• WORK REQUIRED: From the data that follows, print exactly the lines starting at the one containing "for name, solids" and ending at the one containing "before = set(bpy.data.objects)"; include both of them and nothing more.

• DATASET EXTRACT:
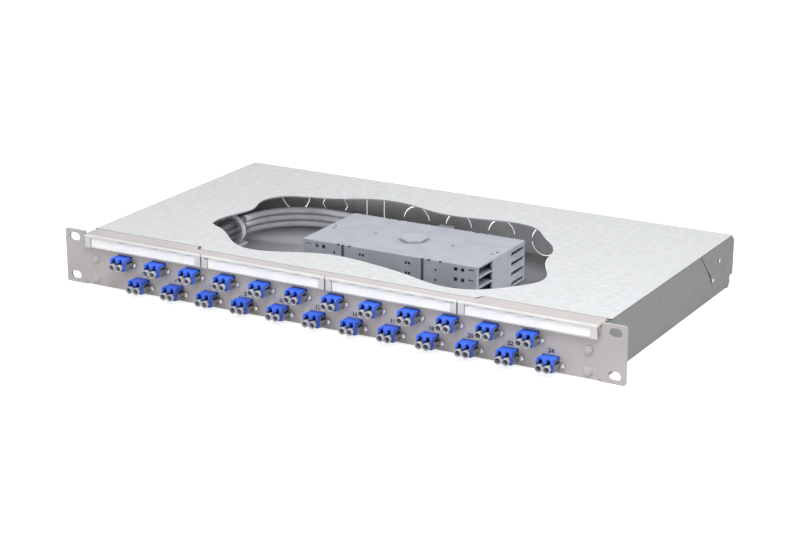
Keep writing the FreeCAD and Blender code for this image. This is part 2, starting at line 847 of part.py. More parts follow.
def splice_tray(number):
    """An open tray with latch holes in its front wall and slanted pockets in its end walls."""
    low = tray_bottom + number * tray_pitch
    high = low + tray_pitch
    outer = block((-tray_half, tray_half), (tray_front, tray_rear), (low, high))
    inner_half = tray_half - tray_wall
    inner = block((-inner_half, inner_half), (tray_front + tray_wall, tray_rear - tray_wall),
                  (low + tray_floor, high + 1))
    boss = flat_profile(ring_at(tray_boss_radius, stud_hole_sides, 0, tray_middle_y), (low, high))
    tray = joined([cornered(outer).cut(inner), boss])
    wall = (tray_front - 1, tray_front + tray_wall + 1)
    groove = (tray_front - 1, tray_front + tray_groove_depth)
    cuts = [stud_hole((low - 1, high + 1))]
    for side in MIRRORED:
        end = (side * (inner_half - 1), side * (tray_half + 1))
        cuts.append(block(end, (tray_front + tray_wall, tray_end_wall_front),
                          (low + tray_floor, high + 1)))
        pocket_low = low + tray_pocket_z
        pocket_high = pocket_low + tray_pocket_height
        pocket = [(tray_pocket_front, pocket_low), (tray_pocket_rear, pocket_low + tray_pocket_rise),
                  (tray_pocket_rear, pocket_high), (tray_pocket_front, pocket_high)]
        cuts.append(side_profile(pocket, end))
        for x in tray_hole_x:
            cuts.append(block((side * (x - tray_hole / 2), side * (x + tray_hole / 2)), wall,
                              (high - tray_hole_drop, high - tray_hole_drop + tray_hole)))
        latch_inner = tray_latch_x - tray_latch_width / 2
        cuts.append(block((side * latch_inner, side * (latch_inner + tray_latch_width)), wall,
                          (high - tray_latch_drop, high - tray_latch_drop + tray_latch_height)))
    for x in tray_groove_x:
        cuts.append(block((x - tray_groove_width / 2, x + tray_groove_width / 2), groove,
                          (low - 1, high + 1)))
    for x in tray_mid_hole_x:
        for side in MIRRORED:
            middle = x + side * tray_mid_hole_spread
            cuts.append(block((middle - tray_mid_hole_width / 2, middle + tray_mid_hole_width / 2), wall,
                              (high - tray_mid_hole_drop,
                               high - tray_mid_hole_drop + tray_mid_hole_height)))
    for x in tray_small_hole_x:
        cuts.append(block((x - tray_small_hole / 2, x + tray_small_hole / 2), wall,
                          (high - tray_small_hole_drop, high - tray_small_hole_drop + tray_small_hole)))
    return without(tray, cuts)


def cassette_lid():
    """The lid's slots take the latches of the hinges, of the locks and of the fibre guides."""
    lid = cornered(block((-tray_half, tray_half), (tray_front, tray_rear), (lid_bottom, lid_top)))
    through = (lid_bottom - 1, lid_top + 1)
    middle = tray_middle_y
    slots = [(lid_oval_x, middle, lid_oval_length, lid_slot_width)]
    for y in (tray_front + lid_edge, tray_rear - lid_edge):
        slots += [(x, y, lid_slot_length, lid_slot_width) for x in lid_slot_x]
    slots += [(lid_lock_x, middle - lid_lock_y, lid_slot_length, lid_slot_width),
              (lid_catch_x, middle + lid_catch_y, lid_slot_width, lid_catch_length)]
    cuts = [stud_hole(through)]
    for x, y, length, width in slots:
        for side in MIRRORED:
            cuts.append(block((side * x - length / 2, side * x + length / 2),
                              (y - width / 2, y + width / 2), through))
    for x in tray_groove_x:
        cuts.append(block((x - tray_groove_width / 2, x + tray_groove_width / 2),
                          (tray_front - 1, tray_front + tray_groove_depth), through))
    return without(lid, cuts)


def stack_stud():
    stud_top = lid_top + nut_height - nut_cap - stud_top_gap
    return drum(stud_radius, point(0, tray_middle_y, 0), point(0, 0, 1), stud_top)


def stack_nut():
    """A flat hexagon nut, closed at the top; it holds the stack on its stud."""
    across_corners = nut_flats / 2 / math.cos(math.pi / 6)
    corners = [point(across_corners * math.cos(math.radians(angle)),
                     tray_middle_y + across_corners * math.sin(math.radians(angle)), lid_top)
               for angle in range(30, 390, 60)]
    prism = extruded(corners, point(0, 0, nut_height))
    rim = [edge for edge in prism.Edges if edge.BoundBox.ZMin > lid_top + nut_height / 2]
    nut = prism.makeChamfer(nut_chamfer, rim)
    return nut.cut(drum(stud_radius + nut_gap, point(0, tray_middle_y, lid_top - 1), point(0, 0, 1),
                        nut_height - nut_cap + 1))


def splice_comb(number):
    """A block with grooves for the splice protectors, on the floor of a tray."""
    low = tray_bottom + number * tray_pitch + tray_floor
    comb = block((-comb_width / 2, comb_width / 2), (comb_y - comb_depth / 2, comb_y + comb_depth / 2),
                 (low, low + comb_height))
    cuts = []
    for groove in range(comb_grooves):
        y = comb_y + (groove - (comb_grooves - 1) / 2) * comb_pitch
        cuts.append(block((-comb_width / 2 - 1, comb_width / 2 + 1),
                          (y - comb_groove_width / 2, y + comb_groove_width / 2),
                          (low + comb_floor, low + comb_height + 1)))
    return comb.cut(Part.makeCompound(cuts))


def level_arc(centre, radius, from_angle, to_angle):
    """An arc of a level circle, given by its start and end angle."""
    spots = []
    for angle in (from_angle, (from_angle + to_angle) / 2, to_angle):
        turn = math.radians(angle)
        spots.append(centre + point(radius * math.cos(turn), radius * math.sin(turn), 0))
    return Part.Arc(spots[0], spots[1], spots[2])


def fibre_tube(number):
    """One tube of the loop: rear run, rear left bend, side run, front left bend, front run."""
    z = tube_first_z + number * tube_pitch
    rear_centre = point(tube_x + tube_rear_bend, tube_rear_y - tube_rear_bend, z)
    front_centre = point(tube_x + tube_front_bend, tube_front_y + tube_front_bend, z)
    start = point(tube_rear_end_x, tube_rear_y, z)
    finish = point(tube_front_end_x, tube_front_y, z)
    rear_reach = point(tube_rear_bend, 0, 0)
    front_reach = point(tube_front_bend, 0, 0)
    runs = [
        Part.LineSegment(start, rear_centre + point(0, tube_rear_bend, 0)),
        level_arc(rear_centre, tube_rear_bend, 90, 180),
        Part.LineSegment(rear_centre - rear_reach, front_centre - front_reach),
        level_arc(front_centre, tube_front_bend, 180, 270),
        Part.LineSegment(front_centre - point(0, tube_front_bend, 0), finish),
    ]
    path = Part.Wire([run.toShape() for run in runs])
    corners = [start + point(0, across, up) for across, up in ring_points(tube_radius, tube_sides)]
    section = Part.makePolygon(corners + corners[:1])
    tube = path.makePipeShell([section], True, False)
    area = Part.Face(section).Area
    print("tube", number + 1, "length", round(path.Length, 1), "bends", tube_rear_bend, tube_front_bend,
          "volume share", round(tube.Volume / (area * path.Length), 4))
    return tube


def tube_ring():
    """An open ring on a foot; it holds the stacked tubes upright."""
    lowest = tube_first_z - tube_radius - ring_gap
    middle_z = lowest + ring_inner
    ring_depth = (ring_y, ring_y + ring_width)
    ring = front_profile(ring_round(ring_outer, ring_sides, tube_x, middle_z), ring_depth)
    mouth = block((tube_x - ring_outer - 1, tube_x - ring_inner + 1),
                  (ring_y - 1, ring_y + ring_width + 1),
                  (middle_z - ring_mouth / 2, middle_z + ring_mouth / 2))
    foot = block((tube_x - ring_foot_width / 2, tube_x + ring_foot_width / 2),
                 (ring_y, ring_y + ring_foot_length), (housing_floor, housing_floor + ring_foot_sheet))
    hollow = front_profile(ring_round(ring_inner, ring_sides, tube_x, middle_z),
                           (ring_y, ring_y + ring_foot_length))
    return joined([ring.cut(mouth), foot]).cut(hollow)


def tube_anchor(end_x, y, inward):
    """A block near one end of the tubes with a bore for each of them."""
    near = end_x + inward * anchor_overrun
    top = tube_first_z + (tube_count - 1) * tube_pitch + tube_radius + anchor_top_wall
    half = tube_radius + anchor_wall
    anchor = block((near, near + inward * anchor_length), (y - half, y + half), (housing_floor, top))
    through = (near - inward, near + inward * (anchor_length + 1))
    bores = []
    for number in range(tube_count):
        z = tube_first_z + number * tube_pitch
        bores.append(side_profile(ring_at(tube_radius + anchor_gap, tube_sides, y, z), through))
    return anchor.cut(Part.makeCompound(bores))


def write(name, solids):
    """Each piece goes to its own file, with the origin in the middle of the rack slots,
    on the rear face of the ears, where the rack rails touch it."""
    shape = solids if isinstance(solids, Part.Shape) else Part.makeCompound(solids)
    shape.translate(point(0, -panel_sheet, -panel_height / 2))
    print(name, "solids", len(shape.Solids), "valid", shape.isValid(), "volume", round(shape.Volume, 1))
    shape.exportStep(os.path.join("parts", name + ".step"))


def main():
    os.makedirs("parts", exist_ok=True)
    places = adaptor_places()
    pieces = {
        "front_panel": front_panel(),
        "base_tray": base_tray(),
        "cover": cover(),
        "cover_guides": [cover_guide(side) for side in MIRRORED],
        "guide_studs": [guide_stud(side) for side in MIRRORED],
        "panel_screws": [plate_screw(x, z) for x, z in plate_screw_places()],
        "side_rivets": [side_rivet(side) for side in MIRRORED],
        "label_lugs": label_lugs(),
        "adaptor_clips": [adaptor_clip(x, z) for x, z in places],
        "rear_plugs": [plug for x, z in places for plug in rear_plugs(x, z)],
        "cassette_lid": cassette_lid(),
        "stack_stud": stack_stud(),
        "stack_nut": stack_nut(),
        "splice_combs": [splice_comb(number) for number in range(tray_count)],
        "tube_ring": tube_ring(),
        "tube_anchors": [tube_anchor(tube_rear_end_x, tube_rear_y, -1),
                         tube_anchor(tube_front_end_x, tube_front_y, -1)],
    }
    for number in range(label_count):
        pieces["label_frame_%d" % (number + 1)] = label_frame(number)
        pieces["label_card_%d" % (number + 1)] = label_card_piece(number)
        group = places[number * 6:number * 6 + 6]
        pieces["adaptors_%d" % (number + 1)] = [adaptor(x, z) for x, z in group]
    for number, (x, z) in enumerate(places):
        pieces["dust_cap_%02d" % (number + 1)] = dust_cap(x, z)
    for number in range(tray_count):
        pieces["splice_tray_%d" % (number + 1)] = splice_tray(number)
    for number in range(tube_count):
        pieces["fibre_tube_%d" % (number + 1)] = fibre_tube(number)
    for name, solids in pieces.items():
        write(name, solids)
    print("nodes", len(pieces))


main()
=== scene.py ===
import json
import math

import bmesh
import bpy
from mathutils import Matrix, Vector


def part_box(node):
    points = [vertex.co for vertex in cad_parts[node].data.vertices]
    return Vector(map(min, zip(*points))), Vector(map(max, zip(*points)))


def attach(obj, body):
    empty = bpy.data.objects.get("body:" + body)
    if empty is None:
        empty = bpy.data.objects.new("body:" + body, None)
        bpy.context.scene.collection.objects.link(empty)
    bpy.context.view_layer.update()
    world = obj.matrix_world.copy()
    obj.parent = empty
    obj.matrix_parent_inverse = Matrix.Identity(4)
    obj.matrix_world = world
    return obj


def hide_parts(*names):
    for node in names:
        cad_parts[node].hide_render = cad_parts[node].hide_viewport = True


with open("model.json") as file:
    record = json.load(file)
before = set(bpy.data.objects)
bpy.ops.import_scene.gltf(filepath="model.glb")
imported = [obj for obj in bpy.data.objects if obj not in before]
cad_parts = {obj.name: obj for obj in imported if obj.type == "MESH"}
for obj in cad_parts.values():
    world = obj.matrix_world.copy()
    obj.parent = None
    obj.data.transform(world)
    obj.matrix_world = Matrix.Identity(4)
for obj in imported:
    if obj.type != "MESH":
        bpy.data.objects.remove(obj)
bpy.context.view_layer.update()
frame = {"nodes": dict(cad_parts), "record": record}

MM = 0.001
MIRRORED = (-1, 1)
UP = Vector((0, 0, 1))

# Camera: place in metres, angles in degrees, lens and sensor in millimetres
CAMERA_PLACE = (0.79571, -1.30365, 0.51722)
CAMERA_TURN = 29.406
CAMERA_ELEVATION = 18.017
CAMERA_LENS = 97.706
SENSOR_WIDTH = 36.0
CLIP_START = 0.01
CLIP_END = 50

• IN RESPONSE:
    for name, solids in pieces.items():
        write(name, solids)
    print("nodes", len(pieces))


main()
=== scene.py ===
import json
import math

import bmesh
import bpy
from mathutils import Matrix, Vector


def part_box(node):
    points = [vertex.co for vertex in cad_parts[node].data.vertices]
    return Vector(map(min, zip(*points))), Vector(map(max, zip(*points)))


def attach(obj, body):
    empty = bpy.data.objects.get("body:" + body)
    if empty is None:
        empty = bpy.data.objects.new("body:" + body, None)
        bpy.context.scene.collection.objects.link(empty)
    bpy.context.view_layer.update()
    world = obj.matrix_world.copy()
    obj.parent = empty
    obj.matrix_parent_inverse = Matrix.Identity(4)
    obj.matrix_world = world
    return obj


def hide_parts(*names):
    for node in names:
        cad_parts[node].hide_render = cad_parts[node].hide_viewport = True


with open("model.json") as file:
    record = json.load(file)
before = set(bpy.data.objects)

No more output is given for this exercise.